Mantan Atase Imigrasi KBRI Kuala Lumpur Dituntut 5 Tahun Bui
- ANTARA FOTO/Sigid Kurniawan
VIVA.co.id – Jaksa Komisi Pemberantasan Korupsi menuntut majelis hakim menjatuhkan pidana selama lima tahun penjara terhadap mantan Atase Imigrasi Kedutaan Besar Republik Indonesia (KBRI) Kuala Lumpur, Dwi Widodo.
Selain itu, Dwi juga diganjar supaya membayar denda Rp200 juta subsider 6 bulan kurungan.
"Kami menuntut supaya majelis hakim menyatakan terdakwa terbukti secara sah dan meyakinkan, bersalah melakukan tindak pidana korupsi," kata Jaksa KPK Arif Suhermanto membacakan surat tuntutan di Pengadilan Tipikor, Jl. Bungur Raya, Kemayoran, Jakarta Pusat, Rabu, 4 Oktober 2017.
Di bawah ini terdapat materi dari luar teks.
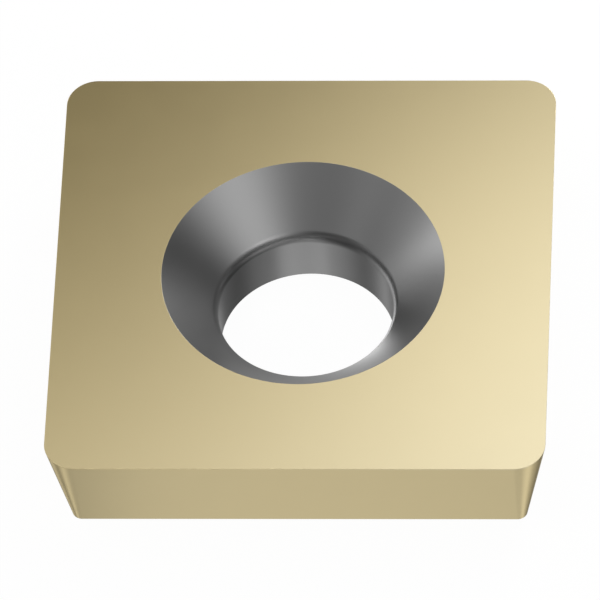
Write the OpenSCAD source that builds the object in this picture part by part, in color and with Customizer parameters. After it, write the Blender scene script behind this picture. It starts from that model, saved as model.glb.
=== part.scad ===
// Square indexable insert of cemented carbide: a pressed, sintered and ground plate with a flat
// rake face, four relieved flanks, rounded corners and a countersunk hole for its clamp screw.
// The origin is at the middle of the seat face, on the hole's axis, and +Z points up to the
// rake face. All lengths are in millimetres and all angles in degrees.

/* [Plate] */
// Width across two opposite cutting edges, which is also the inscribed circle
edge_width = 12.7; // [10:0.1:25.4]
// Height from the seat face to the rake face
thickness = 2.9; // [2.4:0.1:6.4]
// Relief angle by which each flank leans in from the vertical
relief_angle = 11; // [0:1:20]
// Radius of the four corners at the rake face
corner_radius = 0.8; // [0.2:0.1:2.4]
// Width and height of the chamfer round the seat face
seat_chamfer = 0.1; // [0.05:0.01:0.3]

/* [Screw hole] */
// Diameter of the straight bore that the clamp screw passes through
bore_d = 4.5; // [3:0.05:5.5]
// Diameter of the countersink's mouth in the rake face
countersink_d = 7.265; // [6.2:0.005:9]
// Full angle of the countersink that the screw's head bears on
countersink_angle = 88.4; // [60:0.1:100]
// Radius of the rounding where the countersink runs into the bore
throat_radius = 0.525; // [0.1:0.025:0.8]

/* [Hidden] */
$fn = 96;

// How far the hole's cutter runs past both faces, so that no skin is left over the hole
overcut = 0.5;
// How much larger the throat's circle is drawn, so that it trims both lines that run into it
trim = 0.0001;

half_width = edge_width / 2;
// Half the width at the flank's foot, where the seat chamfer starts
foot_half = half_width - (thickness - seat_chamfer) * tan(relief_angle);
seat_half = foot_half - seat_chamfer;
// Distance of each corner's axis from the two middle planes
corner_axis = half_width - corner_radius;

bore_r = bore_d / 2;
mouth_r = countersink_d / 2;
half_angle = countersink_angle / 2;
// Centre of the throat's rounding, inside the carbide, in a section through the hole's axis
throat_r = bore_r + throat_radius;
throat_z = thickness - (throat_radius + (mouth_r - throat_r) * cos(half_angle)) / sin(half_angle);
// Point where the rounding runs into the countersink
touch_r = throat_r - throat_radius * cos(half_angle);
touch_z = throat_z + throat_radius * sin(half_angle);

// Half of the plate's upright section, from the middle plane out to a flank
module half_section() {
    polygon([
        [0, 0],
        [seat_half, 0],
        [foot_half, seat_chamfer],
        [half_width, thickness],
        [0, thickness]
    ]);
}

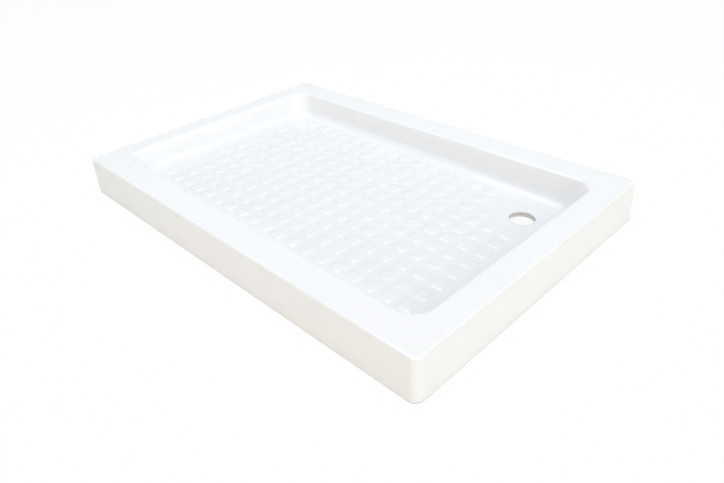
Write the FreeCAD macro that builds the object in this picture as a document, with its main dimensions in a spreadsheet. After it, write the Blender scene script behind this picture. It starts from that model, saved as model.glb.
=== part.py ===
"""Rectangular shower tray with its own skirt, studded floor and corner waste hole.

The tray is a thin moulded acrylic shell, stiffened from below by a glass-fibre
laminate, a board under the floor and four battens under the deck.  It stands on
its skirt and on nine screw feet: six under the deck and three under the floor.
Origin: centre of the foot outline, on the floor.  +X runs along the long side
towards the waste end, +Y across to the waste corner, +Z up.  Millimetres.
"""
import FreeCAD, Part
import math
import os
import Sketcher

V = FreeCAD.Vector
doc = FreeCAD.newDocument("shower_tray")

# ---------------------------------------------------------------- sizes
# Every driving dimension, once.  Lengths in mm, angles in degrees, falls in mm per mm.
SIZES = (
    ("tray_length", 1200, "foot of the skirt, along X"),
    ("tray_width", 800, "foot of the skirt, along Y"),
    ("tray_height", 100, "floor to deck"),
    ("skirt_draft", 2, "the skirt leans in by this much towards the deck"),
    ("plan_corner", 20, "vertical corner of the skirt, at its foot"),
    ("edge_radius", 6, "deck to skirt"),
    ("skin", 4.5, "acrylic wall"),
    ("deck_end", 64.5, "deck width at the short sides"),
    ("deck_side", 76.5, "deck width at the long sides"),
    ("opening_corner", 47, "plan corner of the basin at the deck"),
    ("rim_radius", 8, "deck to basin wall"),
    ("wall_run", 25, "how far the basin wall leans in on its way down"),
    ("floor_depth", 61, "deck to floor, at the middle"),
    ("fall_along", 0.010, "floor falls towards +X"),
    ("fall_across", 0.020, "floor falls towards +Y"),
    ("floor_corner", 55, "plan corner of the basin at the floor"),
    ("cove_radius", 30, "floor to basin wall"),
    ("stud_size", 33, "side of a raised square, at its foot"),
    ("stud_pitch", 49.5, "stud to stud, both ways"),
    ("stud_height", 2.5, "stud above the floor"),
    ("stud_corner", 7, "cut corner of a stud"),
    ("stud_slope", 3, "how far a stud's side leans in"),
    ("stud_root", 0.5, "how deep a stud is rooted in the floor"),
    ("waste_from_end", 106.5, "waste hole to the basin's end at the deck, along X"),
    ("waste_from_side", 133, "waste hole to the basin's side at the deck, along Y"),
    ("waste_bore", 60, "waste hole"),
    ("waste_lip", 2.5, "rounding of the hole's upper edge"),
    ("bond_line", 0.8, "resin between the acrylic and the laminate"),
    ("laminate", 3, "glass-fibre layer"),
    ("laminate_edge", 6, "laminate stops this far from the skirt"),
    ("ring_outer", 100, "doubler ring round the waste hole"),
    ("ring_thick", 6, "doubler ring"),
    ("board_thick", 12, "board under the floor"),
    ("board_margin", 8, "board edge to the start of the cove"),
    ("board_corner", 25, "plan corner of the board"),
    ("board_gap", 5, "board to the doubler ring"),
    ("notch_corner", 20, "inner corner of the board's notch round the waste"),
    ("batten_width", 38, "batten under the deck"),
    ("batten_thick", 15, "batten under the deck"),
    ("batten_corner", 1, "corner of a batten, in plan"),
    ("batten_joint", 0.3, "joint between two battens"),
    ("plate_length", 62, "leg plate, along X"),
    ("plate_width", 34, "leg plate, along Y"),
    ("plate_thick", 3, "leg plate"),
    ("plate_corner", 4, "corner of the leg plate"),
    ("boss_outer", 16, "threaded boss on the leg plate"),
    ("boss_height", 7, "threaded boss above the plate"),
    ("boss_gap", 0.5, "batten to the boss, all round"),
    ("rod", 10, "screw rod of a foot"),
    ("rod_chamfer", 1, "tip of the rod"),
    ("thread_gap", 0.3, "rod to the thread it runs in, all round"),
    ("nut_flats", 17, "lock nut across flats"),
    ("nut_height", 6, "lock nut"),
    ("collar_flats", 14, "hexagon on the rod, across flats"),
    ("collar_height", 4, "hexagon on the rod"),
    ("seat_gap", 0.3, "rod to the bottom of its socket, and collar to foot"),
    ("foot_size", 40, "foot"),
    ("foot_rim", 4, "straight rim of a foot"),
    ("foot_neck", 20, "top of a foot"),
    ("foot_step", 1, "step between a foot's rim and its neck"),
    ("rim_foot_height", 16, "foot of a rim leg"),
    ("floor_foot_height", 9, "foot of a floor leg"),
    ("socket_floor", 2.5, "foot under the socket"),
    ("rim_leg_up", 5, "a rim leg screws in by this much"),
    ("floor_leg_up", 2.5, "a floor leg screws in by this much"),
    ("rod_top_gap", 1, "rod to what is above it, fully screwed in"),
    ("corner_leg_inset", 12, "corner leg from the batten's end, past half a plate"),
    ("floor_leg_from_end", 232, "first floor leg to the basin's other end, along X"),
    ("floor_leg_from_waste", 175.5, "last floor leg to the waste hole, along X"),
    ("insert_outer", 16, "threaded insert in the board"),
    ("insert_inset", 0.5, "insert below the board's faces"),
    ("insert_gap", 0.1, "board to the insert, all round"),
    ("screw_shank", 4, "plate screw"),
    ("screw_gap", 0.2, "plate screw to its hole, all round"),
    ("screw_length", 13, "plate screw under its head"),
    ("screw_head", 8, "plate screw, where its head meets the plate"),
    ("screw_head_end", 6, "plate screw, outer end of its head"),
    ("screw_head_height", 2.4, "plate screw"),
    ("screw_spread", 46, "two screws of a plate"),
)
# How many studs are left out at the waste end of each row, from the far row on.
STUDS_LEFT_OUT = (3, 3, 2)

sheet = doc.addObject("Spreadsheet::Sheet", "sizes")
for row, (alias, number, note) in enumerate(SIZES, start=1):
    sheet.set("A%d" % row, alias)
    sheet.set("B%d" % row, str(number))
    sheet.set("C%d" % row, note)
    sheet.setAlias("B%d" % row, alias)
doc.recompute()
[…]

Bukan cuma pidana penjara dan denda, Dwi Widodo, juga dituntut membayar uang pengganti sebanyak Rp535 juta dan 27.400 ringgit Malaysia.
"Menghukum terdakwa membayar uang pengganti kerugian negara, yang jumlahnya sebanyak-banyaknya sama dengan harta yang diperoleh dari tindak pidana korupsi," kata Jaksa Arif.
Dalam pertimbangannya, jaksa menilai perbuatan Dwi tidak mendukung pemerintah dalam pemberantasan korupsi. Dwi dinilai menyalahgunakan kewajiban untuk melakukan kejahatan.
Selain itu, menurut jaksa, motif dari kejahatan yang dilakukan Dwi dilandasi keinginan untuk memeroleh kekayaan untuk diri sendiri, keluarga atau orang lain dengan memanfaatkan jabatannya.
Menurut jaksa, Dwi terbukti menerima suap Rp524 juta dan voucher hotel senilai Rp10 juta. Uang itu diberikan sebagai imbalan atau fee atas pengurusan calling visa.
Dwi memiliki kewenangan dalam melakukan pemeriksaan kelengkapan dan keabsahan dokumen atau persyaratan terhadap warga negara asing yang mengajukan calling visa di KBRI Kuala Lumpur. Para pemohon merupakan warga asing yang berasal dari negara-negara rawan.
Tak hanya itu, jaksa menyebut Dwi menerima uang dari Satya Rajasa Pane yang seluruhnya berjumlah 63.500 ringgit Malaysia. Uang tersebut diberikan sebagai fee pembuatan paspor dengan metode Reach-Out.
Dalam jabatannya, Dwi juga memiliki kewenangan untuk menentukan disetujui atau tidak permohonan pembuatan paspor untuk para tenaga kerja Indonesia di Malaysia.
Namun, saat penyidikan, staf KBRI menyerahkan sebagian uang ringgit Malaysia yang diterima dari Dwi kepada KPK.
Dwi dinilai oleh jaksa melanggar Pasal 12 huruf b Undang-Undang Pemberantasan Tindak Pidana Korupsi jo Pasal 65 ayat 1 KUHP.